From Chapel Hill, Shadi Wehbe writes, “Did I hear you say people are claiming that your reporting is biased because of this?  How can the immense attention Dan is bringing to the case be any good for Duke in light of these allegations?”

Elle in Burlingame, California, “I felt you were so against these poor guys that have been wrongly accused and I was thinking to myself how can he be so biased against these Duke kids if he went to Duke?”

A 1997 grad, Mike, in New York City, “For those people who think you‘re not being fair because you‘re a Duke alum, they should know that Duke supporters more than anyone want urgently to get to the bottom of whether these kids committed this terrible crime because Duke would never, could never, ever want to harbor a bunch of racist rapists.” 

Some of you noticed that last night I seemed a little bit just say off.  B. Lawrence in Westminster, Colorado, “Is Dan OK?  Seems slightly dopey today.  Is he taking antihistamines?  He‘s not his usual exuberant self.” 

Jacqueline Campos, “What is going on with your energy level?  At least on today‘s show you seemed to have run out of steam midway through the show.”
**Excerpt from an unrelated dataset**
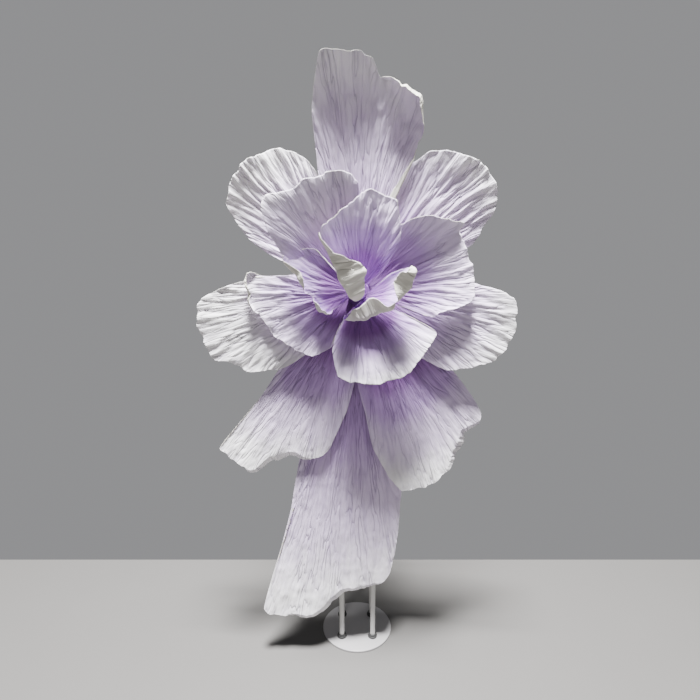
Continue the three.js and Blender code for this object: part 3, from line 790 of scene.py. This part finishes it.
def paper_back_material(paper):
    """The undyed back, warm off-white, with a little violet come through near the root."""
    material, tree, shader = new_material("petal_back", 0.86)
    fibres = group_node(tree, shared_fibre(), on_sheet(tree), Stretch=0.22)
    through = times(tree, ramp(tree, attribute(tree, "bloom"), 0.45, -0.1), 0.7)
    colour = mix_colour(tree, through, paper.back_colour, paper.pale_colour)
    # The creases are darkened as painted shade.
    colour = mix_colour(tree, times(tree, attribute(tree, "crease"), 0.3), colour, BACK_CREASE_SHADE, "MULTIPLY")
    colour = mix_colour(tree, times(tree, fibres["Mottle"], 0.25), colour, BACK_BLOTCH, "MULTIPLY")
    link(tree, colour, shader.inputs["Base Color"])
    bump(tree, shader, fibres["Height"], 1.0, 0.0032)
    return material


def coated_material(name, colour, dust, roughness, metallic=0.0, grain=400.0, bumpiness=0.15, coat=0.0):
    """A painted, moulded or metal finish with mottle, dust and scuffs, on Object coordinates."""
    material, tree, shader = new_material(name, roughness, metallic)
    shader.inputs["Coat Weight"].default_value = coat
    surface = group_node(tree, shared_wear(), on_object(tree), Grain=grain)
    shade = mix_colour(tree, times(tree, surface["Mottle"], 0.35), colour, dust)
    shade = mix_colour(tree, times(tree, surface["Scuff"], 0.35), shade, dust)
    link(tree, shade, shader.inputs["Base Color"])
    rough = add_node(tree, "ShaderNodeMapRange", {"To Min": roughness - 0.1, "To Max": roughness + 0.15,
                                                  "Value": surface["Mottle"]})
    link(tree, rough.outputs[0], shader.inputs["Roughness"])
    bump(tree, shader, surface["Height"], bumpiness, 0.0005)
    return material


def timber_material(colour, dark):
    """Turned wood: wavy growth lines across the hub, with fine grain."""
    material, tree, shader = new_material("hub_wood", 0.62)
    place = on_object(tree)
    surface = group_node(tree, shared_wear(), place, Grain=700.0)
    rings = add_node(tree, "ShaderNodeTexWave", {"Scale": 60.0, "Distortion": 5.0, "Detail": 3.0,
                                                 "Vector": place}, wave_type="BANDS")
    shade = mix_colour(tree, times(tree, rings.outputs["Fac"], 0.5), colour, dark)
    shade = mix_colour(tree, times(tree, surface["Mottle"], 0.3), shade, dark)
    link(tree, shade, shader.inputs["Base Color"])
    bump(tree, shader, surface["Height"], 0.3, 0.0006)
    return material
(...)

A lot of you wrote in about this.  It‘s true, I‘ve been a little edge

little on edge, so I took some barbiturates before the show.  I‘m sorry you noticed.  I‘m just kidding.  Seriously what happened was I had been up all night the previous night getting all the exclusive pictures and details for the special report that I did on Wednesday morning in connection with this investigation. 

I was exhausted, but was trying to make sure we remain the source for information on the story.  I always have the weekend for sleep, but you know, tireless, right?  I‘m such a self-promoter.  I‘m sorry.  But it‘s true.  I had had no sleep, zero, not gone to bed. 

All right.  E-mails,  We go through them at the end of the show.  Be right back.


ABRAMS:  That does it for us tonight.  Tomorrow, more on the Duke rape investigation.  Coming up next, “HARDBALL” with Chris Matthews.  See you tomorrow.